Monday, September 04, 2006

And Over the Mound Add a Verse

This set of readings--Theocritus Idyll I, Bion Lament for Adonis, Virgil Eclogues V & X, Spenser The Doleful Lay of Clorinda, and Moschus Lament for Bion--offers us a wealth of possibility for literary and historical criticism, aesthetic appeal, and various means of interpretive engagement. Despite these numerous approaches readers could take, however, one connective theme is overt and dominant: that of the natural world. As these works are gathered and arranged under the genre termed "pastoral," the natural world and the speaker's relationship to it are emphasized in and through our readings of them, thereby becoming the overt and dominant connective theme(s).

As I look over this last sentence, I realize that my thoughts stand in need of some clarity. When I use the term pastoral, I have in mind the definition offered by some editors of The Norton Anthology of English Literature: pastorals, for these scholars, "project a cultivated poet's nostalgic image of the peace and simplicity of the life of shepherds and other rural folk in an idealized natural setting" ("Poetic Forms" 2851). Though this seems fairly straightforward, the process of how certain texts become grouped under particular genres to the exclusion of others has been of great interest to me of late, for our perceptions of what a text "is," to what tradition a poet is supposed to belong to (or to have created, directly referring to Theocritus) directly affects how we read and understand not only that text but the historical context from which it sprang and its influences on subsequent generations. In short, are these texts deemed pastoral because they deal with the natural world, or do their concerns with the natural world cause them to be known as pastoral? Upon first glance, it may seem like I am simply asking the same (irrelevent) question twice, but I find a distinction here that I hope gets at (and perhaps denaturalizes) the process and politics of 1)anthology compilation, 2)genre creation, 3)arbitrary divisions made in time and literature, and 4)our places and powers as readers.

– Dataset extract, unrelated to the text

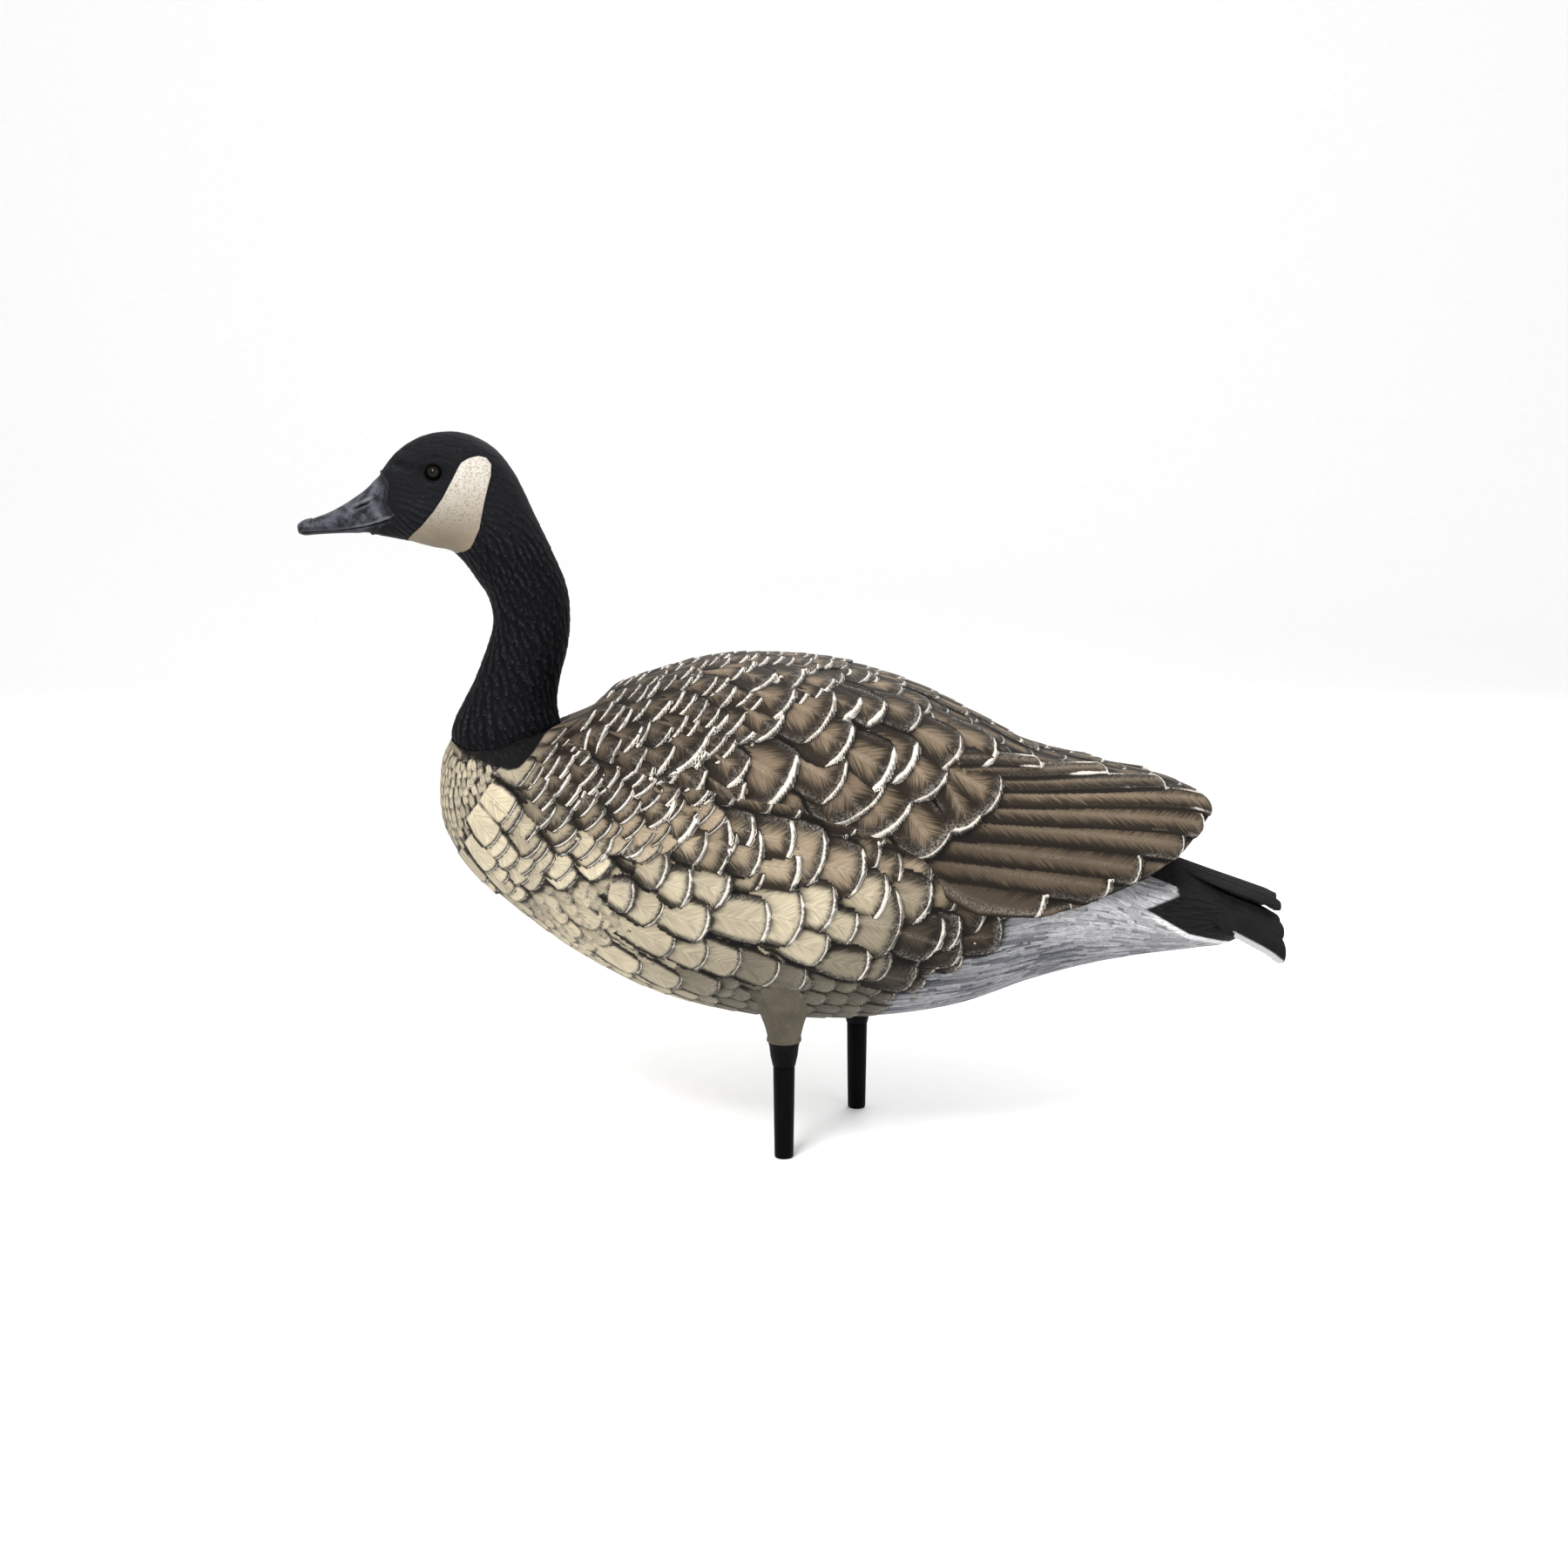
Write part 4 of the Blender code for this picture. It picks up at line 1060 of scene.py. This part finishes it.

But it's late and I digress.

If compelled, I'd have to say that the most fascinating aspect of the works is the presence of the pathetic fallacy. Upon beginning the reading, I was expecting to roll my eyes at (now) trite and overused descriptions of happy...I don't know...flowers or fat bumblebees blushing with a shepherd's first thrill of love, or some such thing. Instead, I found complex and just a little bit frightening conceptions of what it means to, as Daphnis did, name and define one's subjectivity in terms of one's interactions with earth and water: "I am Daphnis, the one who herded his cows here, / And who watered here his bulls and calves" (5).

To anticipate bird tears and receive images of stags tearing into dog flesh was shocking. The thought that nature's way of expressing grief over the impending death of Daphnis is to act unnatural--to "run contrary" (6)--is paradoxical in a way that I feel unequipped to fully understand. What I do notice, however, is that the natural world is certainly not conceived of in Idyll I as peaceful (and by this I mean non-violent). Its usual course involves the death of the stag; its monstrous turn is not towards death and violence in and of themselves, but to a perverse reversal of roles.

The Doleful Lay of Clorinda also reveals a rather ambiguous--even malignant--pastoral world. The speaker confesses her griefs to the empty, echoing woods in the hopes of finding relief in the pouring forth of emotion. Instead, her "plaints" are returned to her, "to pay their usuary with a doubled paines" (699). Though it can be argued that here, the natural world is simply spiritually inanimate, there is something haunted, even malevolent in its emptiness. It is a hell filled with dead life, a place where pain is returned and magnified in the presence of mute and apathetic witnesses. This scene finds an echo of its own in Virgil's Eclogue V, in which the "hazels and rivers" (1) are directly named as witnesses (granted, if more empathetic ones) of death. Though "gods and stars" are found to be unpitying, the name of witness can connote a kind of active inaction.

It's a complicated term and one I hope to discuss in later segments.


Works Cited

"Poetic Forms and Literary Terminology." Norton Anthology of English Literature. Ed. M. H. Abrams and Stephen Greenblatt. 7th ed. New York: Norton, 2001.